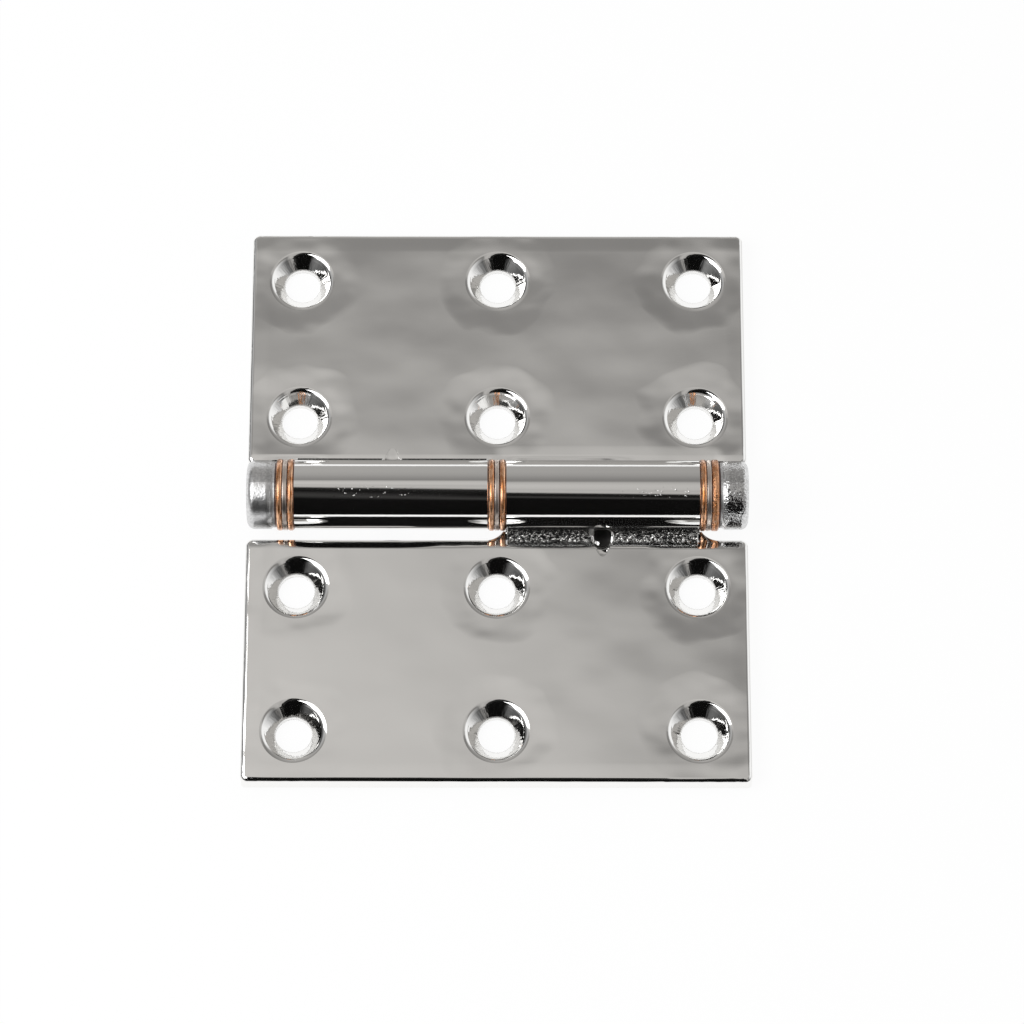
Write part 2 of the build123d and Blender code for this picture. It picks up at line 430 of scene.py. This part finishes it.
def knuckleRelief(shader, leaf, place, x, y):
    # a polished hollow along the knuckle, and specks of the casting in patches
    look = casting
    hand = handwork[leaf]
    hollow = shader.fade(abs(y - look["hollowLine"]), 0, look["hollowHalf"]) * hand["knuckleHollow"]
    patches = shader.fade(abs(x - hand["specks"]), *look["speckSpread"])
    patches = patches * shader.fade(abs(y - look["speckLine"]), *look["speckBand"])
    patches = patches * shader.step(shader.noise(place, look["patchSize"], 0), *look["patchEdge"])
    pits = shader.noise(place, look["speckSize"], 0)
    specks = (pits.atLeast(look["speckLevel"]) - look["speckLevel"]) * patches
    return specks * look["speckHeight"] - hollow


def paintedEdgeShade(shader, lay, x, away, z, between):
    # a narrow painted dark line along the plate's outer and inner edges, standing for the dark that their rounding
    # reflects
    look = casting
    toOuter = (lay["reach"] - away).atMost(lay["halfWidth"] - abs(x))
    toEdge = toOuter.atMost(away - look["innerEdge"] + between * look["tongueClear"])
    return shader.fade(toEdge, *look["edgeBand"]) * shader.step(z, *look["edgeTop"]) * look["edgeShadeShare"]


def castingMaterial(leaf):
    look = casting
    turn = handwork[leaf]["turn"]
    lay = leafLayout(leaf)
    material, shader = newMaterial("polished casting " + leaf)
    place = shader.place()
    x, y, z = shader.axes(place)
    away = y * turn
    beside = x * turn - lay["pin"].x * turn  # from the web's middle

    onPlate = shader.fade(z, *look["plateTop"])
    onBack = shader.fade(z, *look["backFace"])
    onKnuckle = shader.step(z, *beyond(barrelHeight, look["knuckleFade"]))
    web, between = webAsCast(shader, beside, away, z, onKnuckle)
    above, bore, mouth = crossHole(shader, lay, turn, beside, away, z)
    burred, burrs = polishedBurrs(shader, leaf, beside, away, z)
    rough = web * (1 - mouth) * (1 - burred)
    # painted shade: the bore and the upper half of its mouth are coloured dark, as the shade in the hole
    paintedMouthShade = mouth * shader.step(above, *look["mouthShadeTop"])
    paintedHoleShade = (bore * shader.fade(away, *look["boreReach"])).atLeast(paintedMouthShade) * (1 - burred)
    fromHole, unrolled = holePlace(shader, lay, x, away)
    inCone = shader.fade(fromHole, *look["cone"])
    inLand = shader.fade(fromHole, *look["land"])

    pebbles = shader.noise(place, look["grainSize"], 1.5, 0.6)
    # painted glints on the higher grains, and painted shade in the crevices, at the web's foot and near the barrel
    paintedGlintShare = shader.step(pebbles, *look["glintGrain"]) * shader.fade(away, *look["footShadeFade"])
    paintedGlintShare = paintedGlintShare * shader.fade(z, *beyond(barrelHeight, look["topShadeFade"]))
    colour = shader.blend(rough, look["polished"], shader.blend(paintedGlintShare, look["paintedCreviceShade"], look["asCast"]))
    colour = shader.blend(paintedHoleShade, colour, look["drilled"])
    # painted reflection: a dark line along the plate's edges
    edge = paintedEdgeShade(shader, lay, x, away, z, between) * onPlate
    colour = shader.blend(edge, colour, look["paintedEdgeShade"])

    haze = (shader.noise(place, look["hazeSize"], 3) - look["hazeLevel"]) * look["haze"]
    roughness = (look["polishRoughness"] + haze) * (1 - rough) + look["asCastRoughness"] * rough
    roughness = roughness + paintedHoleShade * look["drilledRoughness"] + burred * look["burrRoughness"]
    roughness = roughness + inLand * onPlate * look["landRoughness"] + onBack * look["backRoughness"]

    waves = plateWaves(shader, leaf, lay, x, away, place, fromHole) - innerRoll(shader, leaf, x, away)
    streaks = shader.noise(unrolled, 1, 2) * look["chatter"]
    streaks = (streaks + (look["coneEdge"] - fromHole) * look["flatter"]) * inCone
    scoop = (look["leafTop"] - z).atLeast(0) * mouth * handwork[leaf]["scoopWorn"]
    height = (waves + streaks + scoop) * (onPlate - onBack)
    height = height + pebbles * look["grainHeight"] * rough + burrs
    height = height + knuckleRelief(shader, leaf, place, x, y) * onKnuckle
    scratches = shader.noise(shader.stretched(place, look["scratchStretch"]), look["scratchSize"], 2)
    ground = shader.noise(shader.stretched(place, look["backStretch"]), look["backLineSize"], 2)
    height = height + scratches * look["scratchHeight"] + ground * (onBack * look["backLines"])
    shader.metal(colour, roughness, shader.bump(height))
    return material


for leaf in handwork:
    dress(castingMaterial(leaf), leaf + "_leaf")
print("castings polished")


# Washers

bronze = {
    "bright": (0.95, 0.56, 0.34, 1),
    "dull": (0.55, 0.21, 0.07, 1),
    "streakStretch": (9, 1, 1),
    "streakSize": 2.4,
    "streakHeight": 0.03,
    "patchSize": 1.1,
    "toneEdge": (0.38, 0.62),
    "seamDark": (0.16, 0.05, 0.025, 1),  # darker in the seams between the washers
    "seamBand": (-0.12, 0.02),  # from the washer's side
    "seamRagged": 0.08,
    "roughness": 0.21,
    "patchRoughness": 0.15,
    "crown": 0.12,  # how much rounder the rim is than a plain radius, in mm per square mm
    "slopes": (0.34, 0.1),  # the rim falls off by that much per mm to the left and right
    "oil": {"Coat Weight": 0.35, "Coat IOR": 1.8, "Coat Roughness": 0.12},
    "pitSize": 0.5,
    "pitHeight": 0.24,
    "pitShade": 0.55,
}

steel = {
    "washer steel": {
        "bright": (0.86, 0.76, 0.69), "roughness": 0.26, "marksStretch": (7, 1, 1), "marksSize": 0.9,
        "marksHeight": 0.01},
    "turned steel": {
        "bright": (0.66, 0.65, 0.63), "roughness": 0.2, "marksStretch": (9, 1, 1), "marksSize": 0.7,
        "marksHeight": 0.006},
    "dulling": 0.75,
    "cloudSize": 3,
    "cloudRoughness": 0.12,
    "toneEdge": (0.35, 0.65),
}


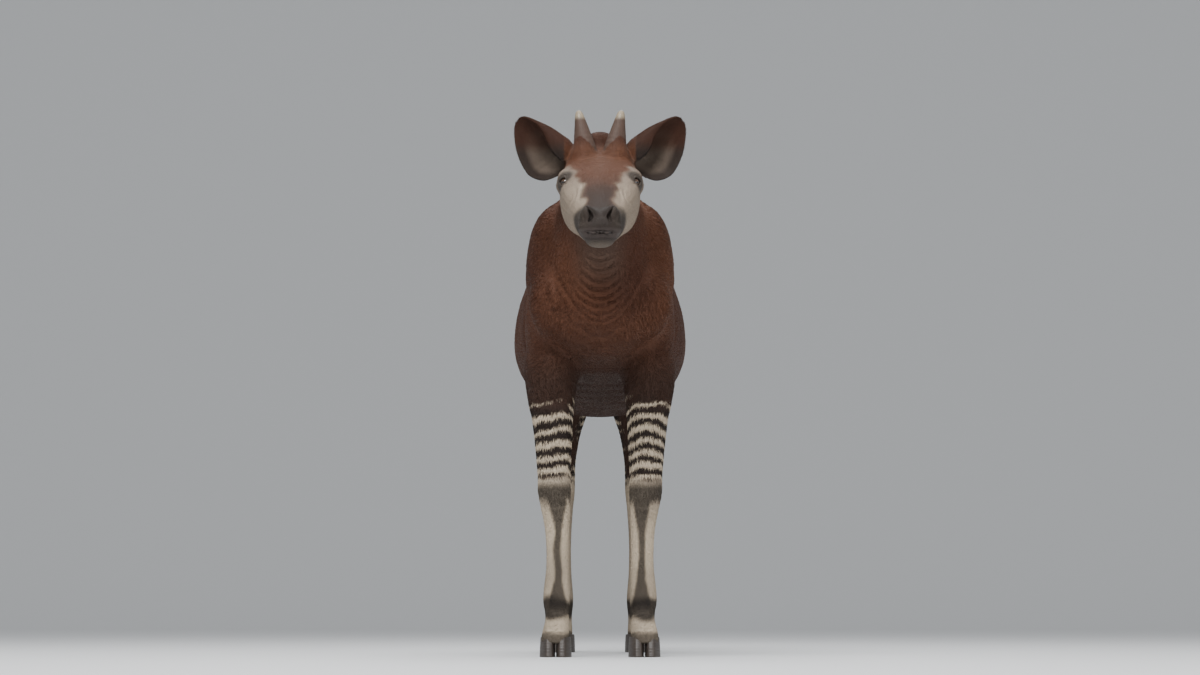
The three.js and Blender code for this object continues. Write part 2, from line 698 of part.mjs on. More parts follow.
// The almond between the lids, cut along the eye's line of sight
function makeLidOpening(side) {
  const opening = new THREE.SphereGeometry(1, 14, 8);
  opening.scale(EYE.radius, EYE.halfLength, EYE.halfHeight);
  opening.translate(EYE.radius, 0, 0);
  opening.rotateZ(-EYE.forward);
  if (side < 0) opening.rotateY(Math.PI);
  opening.translate(...world([side * EYE.side, EYE.fore, EYE.up]).toArray());
  return solidOf(opening);
}

// Finishes

const FINISHES = {
  coat: { color: 0x4a2c1f, roughness: 0.8 },
  stripedLeg: { color: 0xcdbfa8, roughness: 0.8 },
  face: { color: 0x8d7c6b, roughness: 0.8 },
  ear: { color: 0x33211a, roughness: 0.85 },
  horn: { color: 0x6d5643, roughness: 0.6 },
  hoof: { color: 0x2a2523, roughness: 0.5 },
  eye: { color: 0x120c09, roughness: 0.1 },
};

const group = new THREE.Group();

function add(name, solid, finish) {
  const material = new THREE.MeshStandardMaterial({ ...FINISHES[finish], metalness: 0 });
  const mesh = new THREE.Mesh(geometryOf(solid), material);
  mesh.name = name;
  group.add(mesh);
}

const tail = makeTail(0).add(makeTuft());
const tailRoom = makeTail(TAIL_CLEARANCE).intersect(beyondSeam(TAIL_SEAM, 0));
const tailRoot = tail.subtract(beyondSeam(TAIL_SEAM, 0));
add('torso', makeTorso().subtract(tailRoom).add(tailRoot), 'coat');
add('tail', tail.intersect(beyondSeam(TAIL_SEAM, GAP)), 'coat');
add('neck', makeNeck(), 'coat');
let head = makeHead(0);
const headRoom = makeHead(SEAT_CLEARANCE);
for (const side of [1, -1]) {
  const hand = side > 0 ? 'left' : 'right';
  const horn = makeHorn(side, 0);
  const hornSeam = { fore: HORN.baseFore, up: HORN_SEAM_UP, pitch: Math.PI / 2 };
  const hornRoom = makeHorn(side, 1).intersect(beyondSeam(hornSeam, 0));
  head = head.add(horn).subtract(hornRoom);
  add(`horn_${hand}`, horn.intersect(beyondSeam(hornSeam, GAP)), 'horn');
  head = head.subtract(makeNostril(side));
  const eye = makeEye(side, EYE.radius);
  head = head.add(makeEye(side, EYE.radius + LID_THICKNESS))
    .subtract(makeEye(side, EYE.radius + GAP))
    .subtract(makeLidOpening(side));
  add(`eye_${hand}`, eye, 'eye');
  const ear = makeEar(side);
  const [seamPlace, seamNormal] = earSeam(side);
  head = head.add(ear.subtract(beyondPlane(seamPlace, seamNormal, 0)));
  const room = headRoom.add(makeHorn(side, SEAT_CLEARANCE));
  add(`ear_${hand}`, ear.intersect(beyondPlane(seamPlace, seamNormal, GAP)).subtract(room), 'ear');
  add(`leg_front_${hand}`, makeLeg(LEG_BOXES.front, FORELEG_SECTIONS, side), 'stripedLeg');
  add(`leg_hind_${hand}`, makeLeg(LEG_BOXES.hind, HIND_LEG_SECTIONS, side), 'stripedLeg');
  for (const [end, foot] of [['front', FORE_FOOT], ['hind', HIND_FOOT]]) {
    for (const [place, outward] of [['outer', 1], ['inner', -1]]) {
      add(`hoof_${end}_${hand}_${place}`, makeClaw(foot, outward, side), 'hoof');
    }
  }
}
add('head', head.subtract(makeMouth()), 'face');

export default group;
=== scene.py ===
"""A life-size adult male okapi, standing square and looking straight ahead.

Anatomy is written in millimetres as [side, fore, up]: side from the mirror
plane, fore towards the nose from the fore hooves, up from the ground. Meshes
are in metres, and the animal faces -Y.
"""

import math

import bmesh
import bpy
import numpy as np
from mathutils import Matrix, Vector


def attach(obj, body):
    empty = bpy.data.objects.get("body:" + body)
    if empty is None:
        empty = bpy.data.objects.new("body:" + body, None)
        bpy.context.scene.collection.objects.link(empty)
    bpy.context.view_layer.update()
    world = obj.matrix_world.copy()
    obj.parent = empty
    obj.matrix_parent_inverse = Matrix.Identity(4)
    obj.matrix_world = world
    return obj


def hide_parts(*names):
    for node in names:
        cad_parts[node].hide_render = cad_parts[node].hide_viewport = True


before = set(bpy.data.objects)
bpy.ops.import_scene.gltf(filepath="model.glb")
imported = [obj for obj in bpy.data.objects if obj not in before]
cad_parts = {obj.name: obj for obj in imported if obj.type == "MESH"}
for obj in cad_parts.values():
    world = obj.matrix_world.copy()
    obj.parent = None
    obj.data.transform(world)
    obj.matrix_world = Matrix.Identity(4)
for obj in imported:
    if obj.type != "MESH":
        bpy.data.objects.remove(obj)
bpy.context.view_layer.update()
scene = bpy.context.scene
random = np.random.default_rng(11)

MM = 0.001
MIDDLE_TO_FORE_HOOVES = 235.65

# Camera: a long lens near the ground, as the photo's floor ellipse shows
PHOTO_WIDTH = 1200
HORIZON_BELOW_CENTRE = 273.5
LENS = 85.0
SENSOR = 36.0
CAMERA_DISTANCE = 9.6
CAMERA_HEIGHT = 0.154

SKIN_PITCH = 8.0
BODY_COAT = 5.0
FACE_COAT = 1.6
CORONET_HEIGHT = 67.0
SKIN_END_UP = 44.0

EYE = np.array([103.5, 563.5, 1526.0])
EYE_RADIUS = 23.0
EYE_FORWARD = 0.8
EYE_TILT = -0.2
LID_REACH = 26.6
LID_HALF_LENGTH = 19.0
LID_HALF_HEIGHT = 16.0

TRUNK_LEVELS = [
    # fore, back line, widest height, belly line, half width
    (-1150, 1366, 1190, 1045, 108),
    (-1090, 1406, 1190, 995, 155),
    (-985, 1450, 1190, 950, 200),
    (-800, 1452, 1160, 898, 250),
    (-580, 1464, 1108, 846, 304),
    (-390, 1492, 1120, 862, 296),
    (-190, 1545, 1170, 918, 262),
    (-30, 1590, 1200, 958, 243),
    (90, 1540, 1200, 1000, 208),
    (165, 1440, 1205, 1062, 145),
]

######

In the listing above, find the line containing "seamNormal, GAP)).subtract(room), 'ear');" and the line containing "for node in", then repeat those two lines and everything between them exactly.

  add(`ear_${hand}`, ear.intersect(beyondPlane(seamPlace, seamNormal, GAP)).subtract(room), 'ear');
  add(`leg_front_${hand}`, makeLeg(LEG_BOXES.front, FORELEG_SECTIONS, side), 'stripedLeg');
  add(`leg_hind_${hand}`, makeLeg(LEG_BOXES.hind, HIND_LEG_SECTIONS, side), 'stripedLeg');
  for (const [end, foot] of [['front', FORE_FOOT], ['hind', HIND_FOOT]]) {
    for (const [place, outward] of [['outer', 1], ['inner', -1]]) {
      add(`hoof_${end}_${hand}_${place}`, makeClaw(foot, outward, side), 'hoof');
    }
  }
}
add('head', head.subtract(makeMouth()), 'face');

export default group;
=== scene.py ===
"""A life-size adult male okapi, standing square and looking straight ahead.

Anatomy is written in millimetres as [side, fore, up]: side from the mirror
plane, fore towards the nose from the fore hooves, up from the ground. Meshes
are in metres, and the animal faces -Y.
"""

import math

import bmesh
import bpy
import numpy as np
from mathutils import Matrix, Vector


def attach(obj, body):
    empty = bpy.data.objects.get("body:" + body)
    if empty is None:
        empty = bpy.data.objects.new("body:" + body, None)
        bpy.context.scene.collection.objects.link(empty)
    bpy.context.view_layer.update()
    world = obj.matrix_world.copy()
    obj.parent = empty
    obj.matrix_parent_inverse = Matrix.Identity(4)
    obj.matrix_world = world
    return obj


def hide_parts(*names):
    for node in names:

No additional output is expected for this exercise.